[Directive] In the listing below, identify each line with the word "Blender" and return those lines.

[Source records]
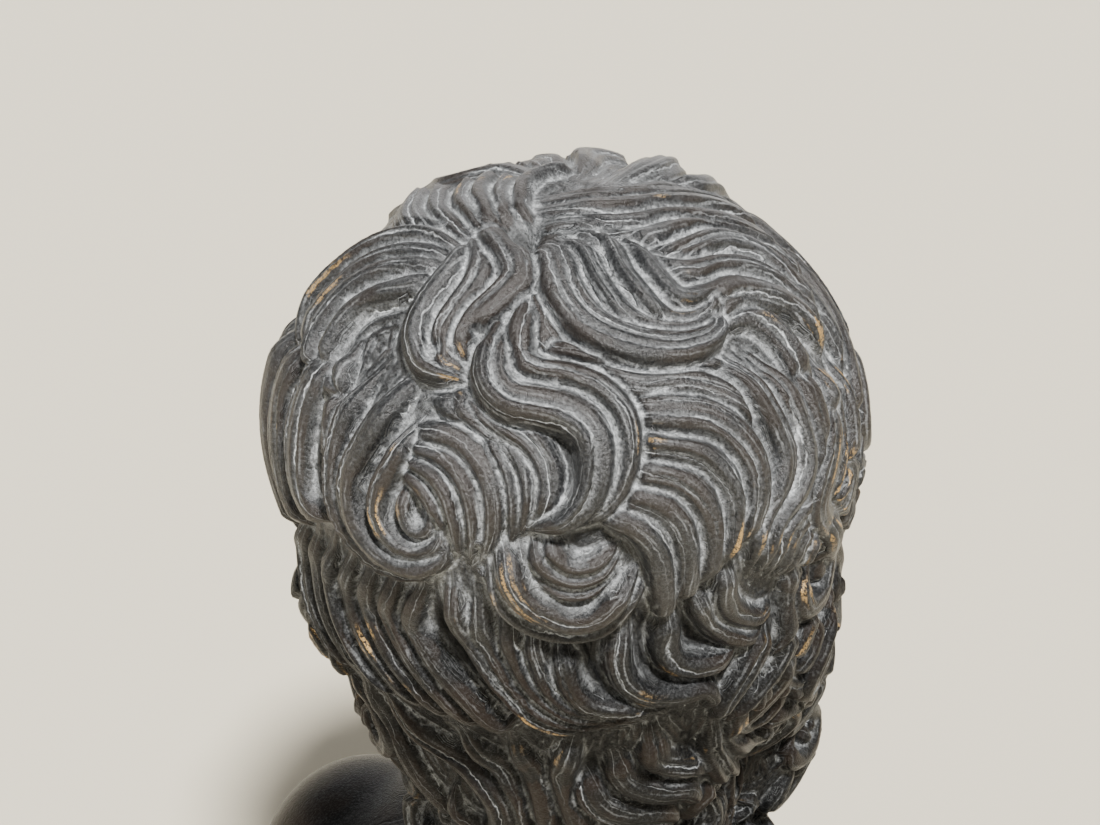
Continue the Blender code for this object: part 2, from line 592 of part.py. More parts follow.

---

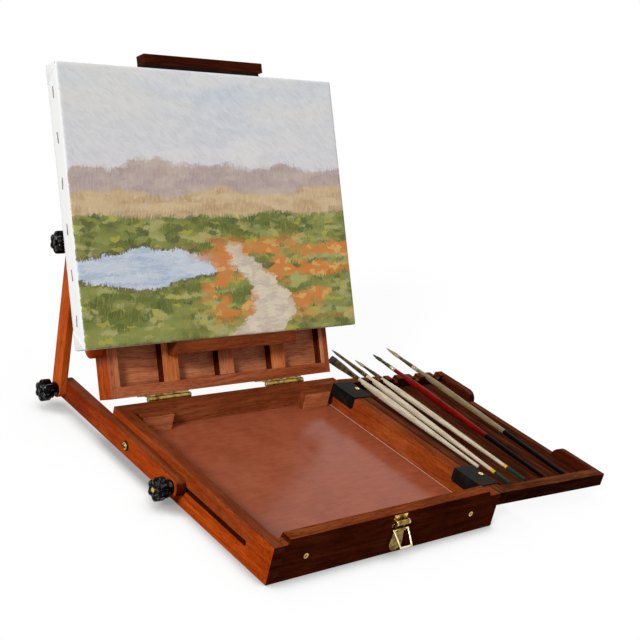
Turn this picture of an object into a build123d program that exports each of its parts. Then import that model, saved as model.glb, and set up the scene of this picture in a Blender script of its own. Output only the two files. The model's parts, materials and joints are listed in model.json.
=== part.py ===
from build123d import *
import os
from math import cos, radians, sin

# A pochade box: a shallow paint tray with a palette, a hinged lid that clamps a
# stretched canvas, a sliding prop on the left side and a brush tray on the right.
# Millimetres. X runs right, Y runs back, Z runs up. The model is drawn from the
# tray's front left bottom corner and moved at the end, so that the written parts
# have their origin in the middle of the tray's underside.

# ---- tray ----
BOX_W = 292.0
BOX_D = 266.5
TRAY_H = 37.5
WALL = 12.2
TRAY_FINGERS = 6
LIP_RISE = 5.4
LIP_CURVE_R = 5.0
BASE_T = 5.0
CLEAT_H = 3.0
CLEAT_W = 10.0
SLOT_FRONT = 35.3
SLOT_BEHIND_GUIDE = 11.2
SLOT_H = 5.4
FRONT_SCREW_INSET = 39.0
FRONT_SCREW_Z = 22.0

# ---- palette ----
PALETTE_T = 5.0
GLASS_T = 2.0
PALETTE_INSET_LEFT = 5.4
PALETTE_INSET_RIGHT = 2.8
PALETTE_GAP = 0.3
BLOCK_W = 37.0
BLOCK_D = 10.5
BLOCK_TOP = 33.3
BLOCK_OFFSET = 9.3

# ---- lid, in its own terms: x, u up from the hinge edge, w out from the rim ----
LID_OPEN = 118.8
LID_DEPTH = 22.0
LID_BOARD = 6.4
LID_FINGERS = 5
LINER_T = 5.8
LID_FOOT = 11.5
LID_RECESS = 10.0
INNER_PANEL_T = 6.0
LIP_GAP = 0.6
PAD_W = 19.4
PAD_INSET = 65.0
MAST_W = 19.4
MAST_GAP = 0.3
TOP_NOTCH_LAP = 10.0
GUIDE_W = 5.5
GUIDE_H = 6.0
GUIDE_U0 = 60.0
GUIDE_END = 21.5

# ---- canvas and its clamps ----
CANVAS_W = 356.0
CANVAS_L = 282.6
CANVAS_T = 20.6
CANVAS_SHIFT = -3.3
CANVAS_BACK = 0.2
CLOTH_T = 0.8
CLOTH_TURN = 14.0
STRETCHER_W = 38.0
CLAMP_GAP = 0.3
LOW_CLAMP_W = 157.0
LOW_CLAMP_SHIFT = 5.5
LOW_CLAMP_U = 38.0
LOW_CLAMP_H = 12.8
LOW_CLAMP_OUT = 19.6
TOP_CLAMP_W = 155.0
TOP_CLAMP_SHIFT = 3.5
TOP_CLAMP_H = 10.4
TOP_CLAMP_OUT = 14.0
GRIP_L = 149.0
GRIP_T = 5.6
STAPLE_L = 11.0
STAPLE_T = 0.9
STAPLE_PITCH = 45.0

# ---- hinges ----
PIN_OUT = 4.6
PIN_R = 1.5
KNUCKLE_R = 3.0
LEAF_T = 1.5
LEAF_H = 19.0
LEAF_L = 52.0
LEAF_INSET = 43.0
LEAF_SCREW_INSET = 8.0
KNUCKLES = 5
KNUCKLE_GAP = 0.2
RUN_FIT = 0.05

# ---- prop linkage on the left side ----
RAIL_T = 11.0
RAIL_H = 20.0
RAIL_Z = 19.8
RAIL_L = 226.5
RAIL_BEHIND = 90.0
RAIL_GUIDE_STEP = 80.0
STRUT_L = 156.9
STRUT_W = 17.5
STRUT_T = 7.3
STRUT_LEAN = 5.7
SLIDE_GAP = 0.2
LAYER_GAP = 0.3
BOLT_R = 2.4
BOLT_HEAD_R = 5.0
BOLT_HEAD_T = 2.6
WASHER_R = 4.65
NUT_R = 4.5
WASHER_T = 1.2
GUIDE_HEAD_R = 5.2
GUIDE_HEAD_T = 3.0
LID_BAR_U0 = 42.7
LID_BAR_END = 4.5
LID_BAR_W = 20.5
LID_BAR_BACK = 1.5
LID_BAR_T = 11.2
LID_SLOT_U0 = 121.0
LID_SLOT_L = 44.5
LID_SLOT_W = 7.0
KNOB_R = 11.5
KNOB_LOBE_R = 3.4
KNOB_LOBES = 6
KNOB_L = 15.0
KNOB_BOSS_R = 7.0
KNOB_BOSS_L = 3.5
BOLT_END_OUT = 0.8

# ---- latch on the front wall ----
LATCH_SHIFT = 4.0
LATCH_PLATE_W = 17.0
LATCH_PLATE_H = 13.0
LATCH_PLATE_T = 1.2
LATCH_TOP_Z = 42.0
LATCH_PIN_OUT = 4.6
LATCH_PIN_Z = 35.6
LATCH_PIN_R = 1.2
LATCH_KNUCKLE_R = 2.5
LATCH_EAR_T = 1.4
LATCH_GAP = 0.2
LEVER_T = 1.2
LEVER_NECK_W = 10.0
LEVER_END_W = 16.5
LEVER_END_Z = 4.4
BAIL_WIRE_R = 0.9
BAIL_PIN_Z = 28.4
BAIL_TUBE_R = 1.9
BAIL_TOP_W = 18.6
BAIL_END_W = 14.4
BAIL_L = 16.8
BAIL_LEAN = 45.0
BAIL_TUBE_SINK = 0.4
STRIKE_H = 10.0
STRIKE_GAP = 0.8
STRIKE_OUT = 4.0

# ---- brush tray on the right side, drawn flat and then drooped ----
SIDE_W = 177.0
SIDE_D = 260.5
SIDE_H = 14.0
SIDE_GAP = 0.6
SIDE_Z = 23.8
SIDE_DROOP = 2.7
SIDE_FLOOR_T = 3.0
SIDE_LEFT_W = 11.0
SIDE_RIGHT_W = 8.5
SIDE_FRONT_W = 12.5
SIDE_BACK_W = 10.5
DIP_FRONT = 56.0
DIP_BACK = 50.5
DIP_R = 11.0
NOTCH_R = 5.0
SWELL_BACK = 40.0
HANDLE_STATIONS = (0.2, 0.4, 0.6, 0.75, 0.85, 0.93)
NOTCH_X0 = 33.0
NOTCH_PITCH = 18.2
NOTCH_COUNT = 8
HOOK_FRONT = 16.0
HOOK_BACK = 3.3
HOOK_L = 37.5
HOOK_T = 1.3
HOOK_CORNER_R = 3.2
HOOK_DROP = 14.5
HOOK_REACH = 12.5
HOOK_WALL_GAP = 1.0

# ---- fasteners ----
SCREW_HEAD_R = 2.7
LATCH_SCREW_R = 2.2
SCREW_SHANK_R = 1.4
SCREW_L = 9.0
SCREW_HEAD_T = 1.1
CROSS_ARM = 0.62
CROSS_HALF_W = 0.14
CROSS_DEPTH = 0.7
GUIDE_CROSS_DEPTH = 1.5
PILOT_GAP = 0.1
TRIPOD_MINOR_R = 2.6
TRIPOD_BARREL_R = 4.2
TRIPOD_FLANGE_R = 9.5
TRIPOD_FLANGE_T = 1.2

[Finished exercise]
Continue the Blender code for this object: part 2, from line 592 of part.py. More parts follow.
Turn this picture of an object into a build123d program that exports each of its parts. Then import that model, saved as model.glb, and set up the scene of this picture in a Blender script of its own. Output only the two files. The model's parts, materials and joints are listed in model.json.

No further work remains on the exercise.